Dem traurigen Seeadler kommen die Tränen, weil er aus seiner Heimat vertrieben wird. Auf der Suche nach einem neuen Zuhause fliegt er durch die Welt und findet ausgerechnet im Ruhrgebiet, wo einst nur Industrieschlote qualmten, eine neue Heimat. Die berührende Geschichte ist Thema des neuen Imagefilms, mit dem die Metropole Ruhr Menschen und Investoren in die Region locken will.

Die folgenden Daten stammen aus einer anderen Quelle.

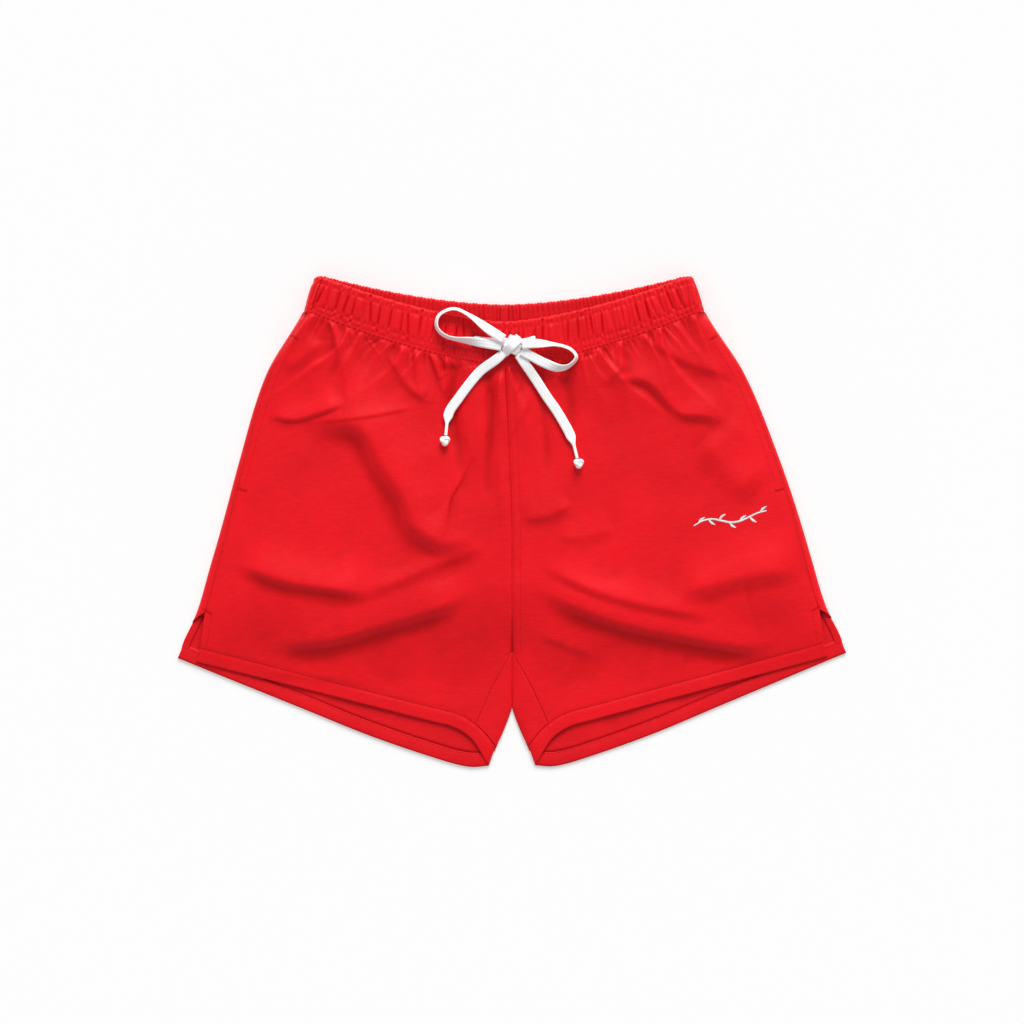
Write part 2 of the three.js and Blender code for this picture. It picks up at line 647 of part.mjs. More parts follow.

Das Ruhrgebiet hat ein hehres Ziel: Es will „die grünste Industrieregion der Welt“ der Welt werden. Die Chancen stehen offenbar nicht schlecht. Denn der Seeadler ist keine Trickfilm-Erfindung, sondern Realität. Nach über 200 Jahren brüten die selten gewordenen Vögel wieder in der Region – im Naturschutzgebiet Bislicher Insel im Kreis Wesel, der zum westlichsten Teil der Metropole Ruhr gehört. Am Donnerstag hatte der Kampagnenfilm der mehrfach preisgekrönten Künstlerin Carol Freeman aus Dublin im Essener Museum Folkwang Premiere.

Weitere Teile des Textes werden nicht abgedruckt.